Tax breaks could be used to tackle the problem - they worked with lead- free petrol, so there is a precedent. But in the long run the manufacturers will have to find a way of making the car cheaply enough to sell it profitably. "Volkswagen's hybrid could probably get to within 10 or 15 per cent of the petrol price if it can get its volumes up," Prof Rhys says. "But that is the problem: how do you get the volumes you need? It's very risky to lay down large-scale production in anticipation of huge demand."
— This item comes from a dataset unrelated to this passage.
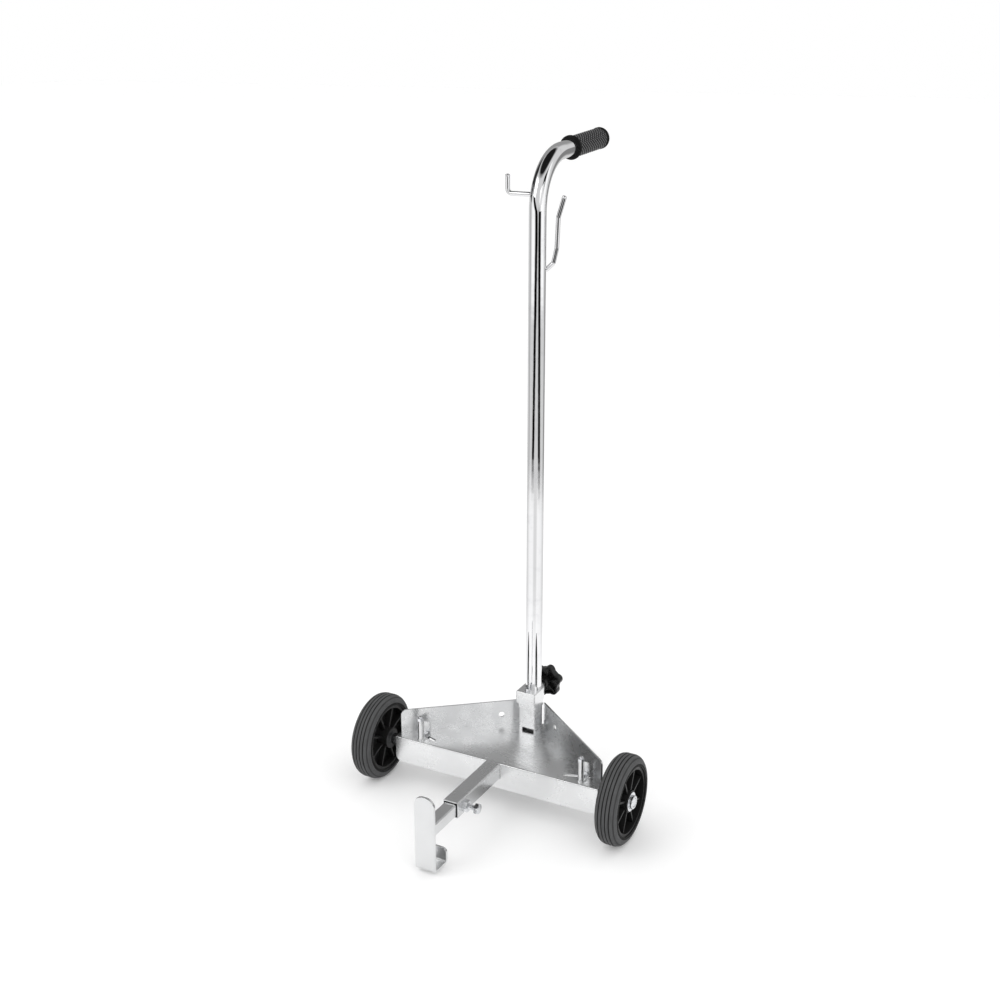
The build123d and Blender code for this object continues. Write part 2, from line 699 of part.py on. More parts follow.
# ---------------------------------------------------------------- rear castor
castor_axle_z = castor_radius
head_height = 6.0
fork_top = floor_bottom - head_height - 3.3
fork_gap = castor_width + 5
fork_sheet = 3.0
kingpin_radius = 5.0
swivel = Plane(origin=(0, castor_y, 0))
with BuildPart() as castor_head:
    with BuildSketch(swivel.offset(floor_bottom)):
        RectangleRounded(50, 40, 5)
    extrude(amount=-3)
    with BuildSketch(swivel.offset(floor_bottom - 3)):
        Circle(20)
    extrude(amount=-3)
    with BuildSketch(swivel.offset(floor_bottom - head_height)):
        Circle(kingpin_radius)
    extrude(amount=-9)
    with BuildSketch(swivel.offset(floor_bottom - head_height - 9)):
        Circle(8)
    extrude(amount=-3)
save(castor_head.part, "castor_head")

wheel_centre_y = castor_y + castor_trail
with BuildPart() as fork:
    with BuildSketch(swivel.offset(fork_top)):
        with Locations((0, 8)):
            RectangleRounded(fork_gap + 2 * fork_sheet, 46, 4)
        Circle(kingpin_radius + running_fit, mode=Mode.SUBTRACT)
    extrude(amount=fork_sheet)
    with BuildSketch(Plane.YZ.offset(-fork_gap / 2 - fork_sheet)) as leg:
        with BuildLine():
            Polyline(
                (castor_y - 15, fork_top + fork_sheet),
                (castor_y + 31, fork_top + fork_sheet),
                (wheel_centre_y + 9, castor_axle_z - 9),
                (wheel_centre_y - 9, castor_axle_z - 9),
                close=True,
            )
        make_face()
        fillet(leg.vertices().group_by(Axis.Y)[0], 6)
        with Locations((wheel_centre_y, castor_axle_z)):
            Circle(4, mode=Mode.SUBTRACT)
    extrude(amount=fork_sheet)
    mirror(about=Plane.YZ)
save(fork.part, "castor_fork")

with BuildPart() as castor_pin:
    pin_plane = Plane(
        origin=(-fork_gap / 2 - fork_sheet - 3, wheel_centre_y, castor_axle_z), z_dir=(1, 0, 0)
    )
    with BuildSketch(pin_plane):
        RegularPolygon(6.5, 6, major_radius=False)
    extrude(amount=3)
    with BuildSketch(pin_plane.offset(3)):
        Circle(4)
    extrude(amount=fork_gap + 2 * fork_sheet)
    with BuildSketch(pin_plane.offset(fork_gap + 2 * fork_sheet + 3)):
        RegularPolygon(6.5, 6, major_radius=False)
    extrude(amount=4)
save(castor_pin.part, "castor_pin")

hub_plane = Plane(origin=(0, wheel_centre_y, castor_axle_z), z_dir=(1, 0, 0))
with BuildPart() as castor_hub:
    with BuildSketch(hub_plane.offset(-castor_width / 2)):
        Circle(24)
        Circle(4 + running_fit, mode=Mode.SUBTRACT)
    extrude(amount=castor_width)
    with BuildSketch(hub_plane.offset(-castor_width / 2)):
        Circle(20)
        Circle(9, mode=Mode.SUBTRACT)
    extrude(amount=7, mode=Mode.SUBTRACT)
    with BuildSketch(hub_plane.offset(castor_width / 2)):
        Circle(20)
        Circle(9, mode=Mode.SUBTRACT)
    extrude(amount=-7, mode=Mode.SUBTRACT)
save(castor_hub.part, "castor_hub")

with BuildPart() as castor_tyre:
    with BuildSketch(hub_plane.offset(-castor_width / 2)):
        Circle(castor_radius)
        Circle(24, mode=Mode.SUBTRACT)
    extrude(amount=castor_width)
    circles = castor_tyre.edges().filter_by(GeomType.CIRCLE)
    outer = [e for e in circles if abs(e.radius - castor_radius) < 0.01]
    fillet(outer, 4)
save(castor_tyre.part, "castor_tyre")

print("axle_y", axle_y, "column_y", column_y, "castor_y", castor_y)
print("stops at", slot_start, "arm clamp", arm_clamp_y, arm_clamp_z, "knob", knob_hub_y, clamp_z)
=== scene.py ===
# %% [markdown]
# # Finishing a drum trolley
#
# A drum trolley is a low steel tray on wheels. A drum stands on the tray, a J-shaped foot on a
# telescoping arm hooks its bottom rim, and a tall chrome column steers the load. The sheet metal,
# the screws and the castor arrive as finished solids in a fixed frame, in metres. This lesson
# gives them real edges and real finishes, and makes anew whatever needs a finer surface than a
# flat-sided solid has: the mirror-bright column, the rubber, the knob and the threads.

# %% Load the frame
import json
import math

import bmesh
import bpy
import numpy as np
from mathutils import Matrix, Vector


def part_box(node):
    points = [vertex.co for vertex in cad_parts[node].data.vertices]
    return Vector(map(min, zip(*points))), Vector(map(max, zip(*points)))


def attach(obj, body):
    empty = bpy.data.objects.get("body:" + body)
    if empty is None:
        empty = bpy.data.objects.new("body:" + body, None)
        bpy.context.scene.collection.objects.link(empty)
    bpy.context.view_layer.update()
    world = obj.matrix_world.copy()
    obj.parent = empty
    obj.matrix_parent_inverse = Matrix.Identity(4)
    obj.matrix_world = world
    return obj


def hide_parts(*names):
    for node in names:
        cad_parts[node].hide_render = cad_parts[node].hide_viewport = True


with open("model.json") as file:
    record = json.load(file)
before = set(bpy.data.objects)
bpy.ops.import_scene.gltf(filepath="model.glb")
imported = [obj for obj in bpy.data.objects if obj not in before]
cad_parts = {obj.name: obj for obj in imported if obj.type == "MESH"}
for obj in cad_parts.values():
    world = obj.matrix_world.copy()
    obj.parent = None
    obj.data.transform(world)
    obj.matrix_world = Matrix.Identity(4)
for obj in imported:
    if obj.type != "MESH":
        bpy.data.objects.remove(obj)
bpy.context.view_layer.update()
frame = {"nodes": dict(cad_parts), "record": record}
nodes = frame["nodes"]
record = frame["record"]
body_of = {node: body for body, group in record["behaviour"]["bodies"].items() for node in group}
slot_of = {entry["node"]: entry["material_slot"] for entry in record["subparts"]}

# %% [markdown]
# ## Shader groups
#
# Zinc plate, chrome, rubber and nylon look different, but they share small effects: a directional
# grain, soft clouds, thin scuffs and settled dust. Each effect is a node group with named inputs
# and outputs, built once, so that every material places it with its own numbers. The groups only
# put out masks. The Principled shader that uses them stays in each material.

# %% A helper that starts a group
def start_group(name, inputs, outputs):
    """Makes an empty shader group with float inputs and outputs, and returns it with its two ends."""
    group = bpy.data.node_groups.new(name, "ShaderNodeTree")
    for label, kind, value in inputs:
        socket = group.interface.new_socket(label, in_out="INPUT", socket_type=kind)
        socket.default_value = value
    for label in outputs:
        group.interface.new_socket(label, in_out="OUTPUT", socket_type="NodeSocketFloat")
    return group, group.nodes.new("NodeGroupInput"), group.nodes.new("NodeGroupOutput")


def add_node(tree, kind, links=(), **settings):
    """Adds a node, sets its properties or input values, and links (input, output socket) pairs."""
    node = tree.nodes.new(kind)
    for key, value in settings.items():
        if hasattr(node, key):
            setattr(node, key, value)
        else:
            node.inputs[key.replace("_", " ")].default_value = value
    for socket, source in links:
        tree.links.new(source, node.inputs[socket])
    return node


# %% Directional grain
# Noise read through coordinates that are squeezed across the grain and drawn out along it.
grain_group, ends_in, ends_out = start_group(
    "Directional grain",
    [("Stretch", "NodeSocketVector", (1, 1, 1)), ("Scale", "NodeSocketFloat", 200.0)],
    ["Mask"],
)
place = add_node(grain_group, "ShaderNodeTexCoord")
drawn = add_node(
    grain_group,
    "ShaderNodeVectorMath",
    [(0, place.outputs["Object"]), (1, ends_in.outputs["Stretch"])],
    operation="MULTIPLY",
)
lines = add_node(
    grain_group,
    "ShaderNodeTexNoise",
    [("Vector", drawn.outputs[0]), ("Scale", ends_in.outputs["Scale"])],
    Detail=5.0,
    Roughness=0.62,
)
grain_group.links.new(lines.outputs["Fac"], ends_out.inputs["Mask"])

# %% Soft clouds
# Low, slow noise with its contrast raised: the uneven thickness of a plated or moulded skin.
cloud_group, ends_in, ends_out = start_group(
    "Soft clouds",
    [
        ("Scale", "NodeSocketFloat", 20.0),
        ("Low", "NodeSocketFloat", 0.35),
        ("High", "NodeSocketFloat", 0.65),
    ],
    ["Mask"],
)
place = add_node(cloud_group, "ShaderNodeTexCoord")
noise = add_node(
    cloud_group,
    "ShaderNodeTexNoise",
    [("Vector", place.outputs["Object"]), ("Scale", ends_in.outputs["Scale"])],
    Detail=4.0,
    Roughness=0.55,
)
spread = add_node(
    cloud_group,
    "ShaderNodeMapRange",
    [
        ("Value", noise.outputs["Fac"]),
        ("From Min", ends_in.outputs["Low"]),
        ("From Max", ends_in.outputs["High"]),
    ],
    interpolation_type="SMOOTHSTEP",
)
cloud_group.links.new(spread.outputs["Result"], ends_out.inputs["Mask"])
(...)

We need a final technological change to solve the problem. Except this time, it is a matter of removing rather than adding technology. With a standard steel car, it is difficult to justify production of less than 200,000 a year. But it is likely that these new cars will be made of special plastics, where the economies of scale are quite different. They will have to be largely hand-built, as fibreglass cars are now. The answer, Prof Rhys suggests, will be to set up factories in low-wage countries where it is possible to build 20,000 cars a year and still make a profit. So that is the future - maybe. High-tech cars built in low-cost countries: Poland, Mexico. What about Britain?